As Syracuse University and ESF students with ties to the Pakistan area feel the effects of the flooding, the university has provided counseling. But some at the university are also calling for more active relief efforts.
‘I think it’s not getting the attention it deserves,’ said Maliha Aqueel, a broadcast journalism graduate student on a student exchange program from Lahore, also in northwest Pakistan.
The devastation in Pakistan is widespread.
From Kashmir to Karachi, one-fifth of the country was fully underwater at one point, covering an area the size of New England, as the Indus River overran its banks. The population affected is roughly on par to that of New York state, according to an article published in The New York Times on Thursday.
More than 1,500 people have died as the waters rose due to heavy monsoon rains in August, according to The New York Times. The amount of people displaced, hungry or in need of medical care is in the millions.
The U.S., an ally of Pakistan, donated a total of $150 million on Aug. 19. This aid will help Pakistan for humanitarian reasons, but will also serve to prevent instability in Afghanistan from spilling over the border.
‘It’s an appalling episode of destabilization,’ said Goodwin Cooke, a former ambassador and former consular officer in Pakistan and a professor emeritus at SU.
The struggle to survive in Pakistan at this time also falls during Ramadan, a holy month in the Muslim calendar.
‘People are fasting regardless of what is happening around them,’ Khalid said.
It has been a challenge to travel to meet relatives during Ramadan, and food prices have also risen because of infrastructure difficulties.
‘The whole concept of family has broken down in a sense,’ Khalid said.
For students like Khalid, who have personally been affected by the flooding, the Slutzker Center for International Services and Hendricks Chapel opened for counseling and support. So far only one student has taken advantage of counseling services for the floods, said Patricia Burak, director of the Slutzker Center.

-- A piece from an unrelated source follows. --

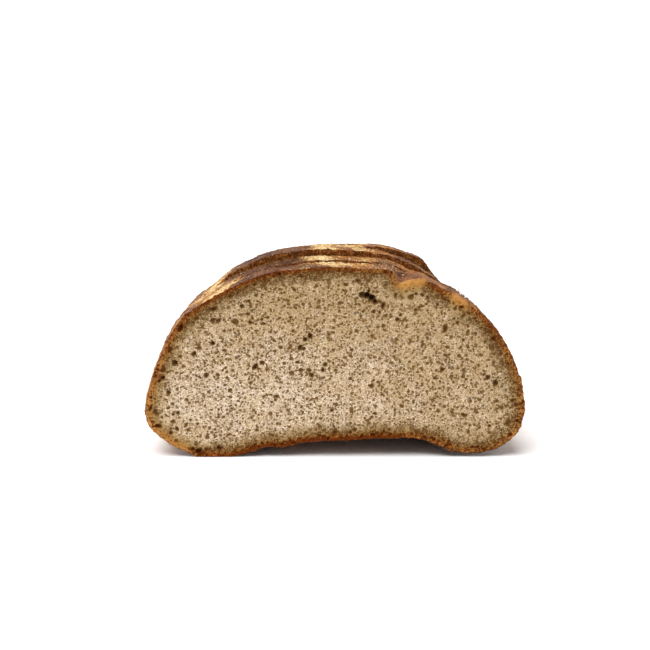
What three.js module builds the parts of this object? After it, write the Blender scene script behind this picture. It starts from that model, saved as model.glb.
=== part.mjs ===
// A hearth-baked rye loaf, cut in half and machine sliced, whose slices still
// stand together. Each slice, and the rounded heel, is one closed solid.
// Millimetres, +Z up. X runs across the loaf and Y along it: the open cut face
// looks towards -Y and the heel towards +Y. The loaf stands on Z = 0.

import * as THREE from 'three';

// ---- driving dimensions, mm -------------------------------------------------

const SLICE_COUNT = 8;
const SLICE_THICKNESS = 10.4;
const SAW_GAP = 0.6; // what the saw blade leaves between two slices
const HEEL_LENGTH = 24;
const FRONT_Y = -56; // the open cut face, so that the loaf is centred on Y = 0
const AXIS_X = 0.325; // the outline's own middle, so that the loaf is centred on X = 0
const DRIFT = -0.04; // sideways wander of the loaf's axis, mm per mm of length

// How long the loaf keeps its width, its crown and its flat base before it closes.
const WIDTH_FULLNESS = 3;
const CROWN_FULLNESS = 3;
const BASE_FULLNESS = 16;
const NOSE_HEIGHT = 22; // height of the middle of the heel's nose
const NOSE_CUT = 0.992; // the heel's last ring, as a share of the closing length
const HEEL_RINGS = 12;

const SPLINE_STEPS = 3; // straight steps between two outline points
const FOOT_FADE = 26; // a lifted foot is level with the rest at this height

// Cross-section, anticlockwise as seen from the front, as [x, z]. Every slice
// stands on two flat feet with an arched base between them.
const LEFT_FOOT = [[-59, 0], [-46, 0]];
const ARCH = [[-37.5, 1.8], [-31, 4.2], [-22, 4.9], [-11, 6.9], [4, 7.6], [20, 7.9], [35, 7.0], [44, 4.2]];
const RIGHT_FOOT = [[52, 0], [64, 0]];
const RIGHT_SIDE = [
  [72, 3], [78.6, 9.4], [81.2, 16.5], [81.4, 24.5], [79.4, 34], [75.4, 45], [69.6, 55], [61, 65],
];
const LEFT_SIDE = [
  [-56, 68.4], [-65.1, 62], [-71.6, 52], [-77, 39.6], [-80.8, 27.6], [-81.8, 19.6], [-79, 12.4], [-71, 5.6],
];

// The crown from right to left. The baker's score tore open along the right of
// it: on the cut face it is a notch with a lifted ear, and further in a ridge.
const NOTCHED_CROWN = [
  [51.5, 72.4], [45, 75.2], [40.5, 77.4], [36.6, 79.5], [31, 78.6], [27, 77.4], [25, 80.4],
  [21.5, 83.1], [10, 83.5], [-4, 84], [-16, 83], [-30, 80.8], [-44, 75.2],
];
const CLOSED_CROWN = [
  [51.5, 70.8], [46, 73.6], [41, 76.2], [37, 77.8], [32.4, 79.6], [29, 81.2], [25.4, 82.7],
  [20.2, 83.8], [10, 84.4], [-4, 84.9], [-16, 84], [-30, 81.2], [-44, 76],
];
const SWOLLEN_CROWN = [
  [51, 70.4], [47, 74], [42.6, 76.6], [38.4, 79.2], [33.8, 81.6], [29.4, 83.4], [24.6, 85],
  [19.4, 86.2], [8, 87.2], [-4, 87.8], [-16, 86.9], [-31, 84], [-46, 76.8],
];
const RIDGED_CROWN = [
  [52, 69.6], [48, 73.6], [44.8, 77.8], [41.6, 81.6], [37, 83.2], [32, 84.8], [26.6, 86.4],
  [20.6, 87.2], [9, 87.1], [-4, 87], [-16, 86], [-31, 82.8], [-46, 76.4],
];

// What sets one slice off from the next: its crown, how wide it baked, how far it
// has slid sideways, and how far its right foot is off the table.
const SLICES = [
  { crown: NOTCHED_CROWN, spread: 1.0, slide: 0.0, rightFootLift: 2.2 },
  { crown: CLOSED_CROWN, spread: 0.978, slide: 0.0, rightFootLift: 0.0 },
  { crown: SWOLLEN_CROWN, spread: 0.97, slide: 0.0, rightFootLift: 0.0 },
  { crown: RIDGED_CROWN, spread: 0.966, slide: 0.0, rightFootLift: 0.0 },
  { crown: RIDGED_CROWN, spread: 0.964, slide: 0.3, rightFootLift: 0.0 },
  { crown: RIDGED_CROWN, spread: 0.975, slide: -0.4, rightFootLift: 0.0 },
  { crown: RIDGED_CROWN, spread: 0.966, slide: 0.5, rightFootLift: 0.0 },
  { crown: RIDGED_CROWN, spread: 0.977, slide: 0.0, rightFootLift: 0.0 },
];
const HEEL = { crown: RIDGED_CROWN, spread: 0.967, slide: -0.3, rightFootLift: 0.0 };

const PITCH = SLICE_THICKNESS + SAW_GAP;
const HEEL_START = FRONT_Y + SLICE_COUNT * PITCH;
const CLOSING_LENGTH = (SLICE_COUNT * PITCH + HEEL_LENGTH) / NOSE_CUT;

// ---- the loaf's outline and how it changes along the length ----------------

// A smooth curve through the given points, as straight steps. It never dips
// under the table.
function smoothRun(points, isBase) {
  const curve = new THREE.SplineCurve(points.map(([x, z]) => new THREE.Vector2(x, z)));
  const steps = curve.getPoints((points.length - 1) * SPLINE_STEPS);
  return steps.map((p) => ({ x: p.x, z: Math.max(p.y, 0), isBase }));
}

// One closed outline: the arched base with a flat foot at each end of it, then
// the crust over the top.
function makeOutline(crown) {
  const base = smoothRun([LEFT_FOOT[1], ...ARCH, RIGHT_FOOT[0]], true);
  const crust = smoothRun([RIGHT_FOOT[1], ...RIGHT_SIDE, ...crown, ...LEFT_SIDE, LEFT_FOOT[0]], false);
  return [...base, ...crust];
}

// 1 at the cut face, falling to 0 at the loaf's closed end.
function closing(y, fullness) {
  const along = Math.max(y - FRONT_Y, 0) / CLOSING_LENGTH;
  return Math.sqrt(1 - along ** fullness);
}

// The cross-section at a distance along the loaf, with one slice's own offsets.
function crossSection(y, slice) {
  const width = closing(y, WIDTH_FULLNESS) * slice.spread;
  const crownRise = closing(y, CROWN_FULLNESS);
  const baseDrop = closing(y, BASE_FULLNESS);
  const axisX = AXIS_X + DRIFT * (y - FRONT_Y) + slice.slide;
  return makeOutline(slice.crown).map(({ x, z, isBase }) => {
    const arched = isBase ? z * crownRise : z;
    const aboveNose = arched - NOSE_HEIGHT;
    const height = aboveNose > 0 ? aboveNose * crownRise : aboveNose * baseDrop;
    const towardsFoot = THREE.MathUtils.smoothstep(x, 0, RIGHT_FOOT[0][0]);
    const nearBase = 1 - THREE.MathUtils.smoothstep(z, 0, FOOT_FADE);
    const lift = slice.rightFootLift * towardsFoot * nearBase;
    return new THREE.Vector3(axisX + x * width, y, NOSE_HEIGHT + height + lift);
  });
}

// ---- solids ------------------------------------------------------------------

function capTriangles(ring) {
  const flat = ring.map((p) => new THREE.Vector2(p.x, p.z));
  return THREE.ShapeUtils.triangulateShape(flat, []);
}

// A closed solid through rings of equal length, with a flat cap at each end.
function loft(rings) {
  const count = rings[0].length;
  const faces = [];
  for (let ring = 0; ring + 1 < rings.length; ring += 1) {
    for (let i = 0; i < count; i += 1) {
      const near = ring * count + i;
      const nearNext = ring * count + ((i + 1) % count);
      faces.push([near, near + count, nearNext]);
      faces.push([near + count, nearNext + count, nearNext]);
    }
  }
  const last = (rings.length - 1) * count;
  capTriangles(rings[0]).forEach(([a, b, c]) => faces.push([a, b, c]));
  capTriangles(rings.at(-1)).forEach(([a, b, c]) => faces.push([last + a, last + c, last + b]));

  const positions = rings.flat().flatMap((p) => [p.x, p.y, p.z]);
  const geometry = new THREE.BufferGeometry();
  geometry.setAttribute('position', new THREE.Float32BufferAttribute(positions, 3));
  geometry.setIndex(faces.flat());
  geometry.computeVertexNormals();
  return geometry;
}

// ---- materials ---------------------------------------------------------------

function crumbMaterial() {
  return new THREE.MeshStandardMaterial({ color: '#b59c7d', roughness: 0.9, metalness: 0 });
}

function crustMaterial() {
  return new THREE.MeshStandardMaterial({ color: '#946b4f', roughness: 0.75, metalness: 0 });
}

// ---- pieces ------------------------------------------------------------------

function makeSlice(index) {
  const near = FRONT_Y + index * PITCH;
  const slice = SLICES[index];
  const rings = [near, near + SLICE_THICKNESS].map((y) => crossSection(y, slice));
  const mesh = new THREE.Mesh(loft(rings), crumbMaterial());
  mesh.name = `slice_${index + 1}`;
  return mesh;
}

// The heel's rings crowd towards its nose, where the surface turns in fastest.
function makeHeel() {
  const rings = [];
  for (let i = 0; i <= HEEL_RINGS; i += 1) {
    const along = Math.sin((i / HEEL_RINGS) * (Math.PI / 2));
    rings.push(crossSection(HEEL_START + along * HEEL_LENGTH, HEEL));
  }
  const mesh = new THREE.Mesh(loft(rings), crustMaterial());
  mesh.name = 'heel';
  return mesh;
}

const loaf = new THREE.Group();
for (let index = 0; index < SLICE_COUNT; index += 1) {
  loaf.add(makeSlice(index));
}
loaf.add(makeHeel());

export default loaf;
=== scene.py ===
import math
import random

import bmesh
import bpy
import numpy as np
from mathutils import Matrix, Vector, geometry, kdtree, noise


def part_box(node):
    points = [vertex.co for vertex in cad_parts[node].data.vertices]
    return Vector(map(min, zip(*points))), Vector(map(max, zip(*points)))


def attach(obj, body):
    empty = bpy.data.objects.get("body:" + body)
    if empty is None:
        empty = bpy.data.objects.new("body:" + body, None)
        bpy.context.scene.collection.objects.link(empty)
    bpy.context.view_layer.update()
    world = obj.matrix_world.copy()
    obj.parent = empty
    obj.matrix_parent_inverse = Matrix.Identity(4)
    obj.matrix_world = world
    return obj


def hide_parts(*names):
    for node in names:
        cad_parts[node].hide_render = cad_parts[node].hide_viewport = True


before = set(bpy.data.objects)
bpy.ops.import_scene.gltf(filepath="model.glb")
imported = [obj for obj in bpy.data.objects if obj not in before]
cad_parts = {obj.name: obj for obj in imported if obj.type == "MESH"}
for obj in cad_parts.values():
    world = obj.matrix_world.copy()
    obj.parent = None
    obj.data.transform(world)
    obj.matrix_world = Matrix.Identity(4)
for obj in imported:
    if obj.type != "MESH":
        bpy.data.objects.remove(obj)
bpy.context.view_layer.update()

# ---- camera -----------------------------------------------------------------
# It stands straight in front of the open cut face, a little above the loaf, and
# looks down on it, so that the crusts of the slices behind show over the first.

CUT_FACE_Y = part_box("slice_1")[0].y
CAMERA_DISTANCE = 0.620  # in metres, like the camera's other lengths
CAMERA_SIDE = -0.0041
CAMERA_HEIGHT = 0.2136
CAMERA_DIP = math.radians(14.0)

camera = bpy.data.objects.new("camera", bpy.data.cameras.new("camera"))
camera.location = (CAMERA_SIDE, CUT_FACE_Y - CAMERA_DISTANCE, CAMERA_HEIGHT)
camera.rotation_euler = (math.pi / 2 - CAMERA_DIP, 0, 0)
camera.data.sensor_width = 36
camera.data.lens = 83.4
bpy.context.scene.collection.objects.link(camera)
bpy.context.scene.camera = camera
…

SU has 14 Pakistani citizens on student visas this year, according to records from the Slutzker Center. That number has fluctuated over the years. In 1991, 17 Pakistani students were studying at SU. In 2000, 16 students were from Pakistan, and in 2009, 10 students were from Pakistan.
Students need to initiate the movement for relief efforts, Burak said. She has also only heard from one student asking about SU’s efforts to help Pakistan.

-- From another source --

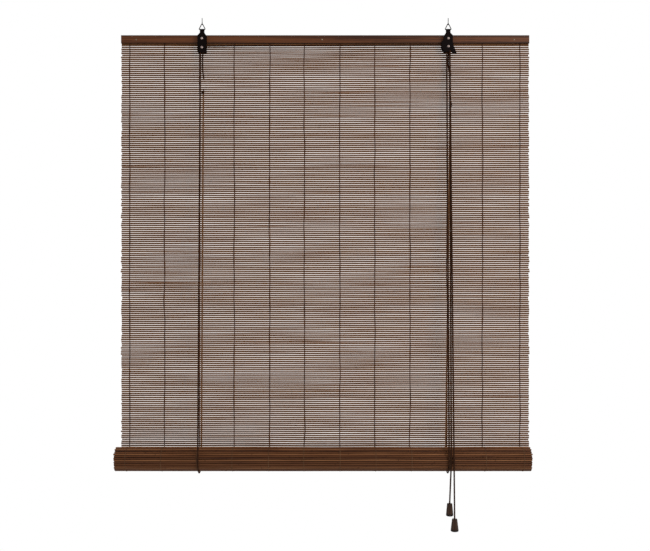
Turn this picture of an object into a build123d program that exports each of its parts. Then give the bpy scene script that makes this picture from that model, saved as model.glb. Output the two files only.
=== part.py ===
"""Bamboo roll up blind, half raised: a reed mat clamped between two head laths, rolled up at its
foot and carried by two lift cords that run over rollers in two folded steel brackets.

Millimetres. +X is to the right seen from the front, -Y is the front and +Z is up. The origin lies
midway between the screws of the two ceiling hooks, where their straight shanks begin.
"""
from build123d import *
from math import acos, asin, atan2, cos, degrees, hypot, pi, sin, sqrt, tan
import os

os.makedirs("parts", exist_ok=True)

# Wire of the hooks and rings
wire_radius = 0.8
ring_wire_radius = 1.0
hook_offset = 301.6
hook_shank = 9.0
hook_bow_radius = 3.0
hook_neck_radius = 1.6
hook_tip_turn = 195.0
ring_base = 16.6
ring_height = 14.0
ring_corner_radius = 1.9
ring_seat_gap = 0.05

# Folded sheet brackets, with drops measured down from the ring's base wire
sheet_thickness = 1.0
loop_clearance = 0.1
plate_gap = 12.0
neck_width = 11.0
neck_drop = 7.6
shoulder_drop = 15.0
bracket_width = 21.4
bracket_drop = 57.0
bracket_corner_radius = 1.5
lock_bracket_drop = 54.6
lock_flare = 6.2
lock_flare_start_drop = 25.6
lock_flare_top_drop = 30.0
lock_flare_foot_drop = 44.5
lock_foot_left = 11.0
lock_foot_right = 2.0
lock_right_drop = 42.4

# Rivets, nails, rollers and the lock pawl
rivet_radius = 1.1
rivet_head_radius = 3.1
rivet_head_height = 1.3
rivet_tail_radius = 2.6
rivet_tail_height = 0.8
fit_clearance = 0.05
hole_clearance = 0.1
left_axle_drop = 44.3
right_axle_drop = 41.8
roller_radius = 1.9
collar_radius = 3.0
collar_thickness = 0.5
nail_radius = 0.8
nail_head_radius = 2.0
nail_head_height = 0.7
nail_bite = 3.0
nail_inset = 37.0
middle_nail_x = -7.6
pawl_pin_x = 7.0
pawl_pin_drop = 30.0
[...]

‘We want to hear from them,’ she said.
Aqueel, the graduate student from Lahore, proposed placing boxes around campus so students can donate food and water to families in Pakistan. Khalid called for people to have a greater awareness of the problem and to donate if they want to.
Burak also suggested students make contributions through the United Nations Children’s Fund or through Oxfam International.
She said she is going develop a forum to discuss relevant issues related to the disaster with a date yet to be determined.
Burak is reminded of the need to help the country by a poster of snow-covered mountains in Pakistan that hangs across from her desk.
‘People just don’t really have a big idea about it,’ Burak said. ‘Pakistan is not just this hot and crowded place to live.’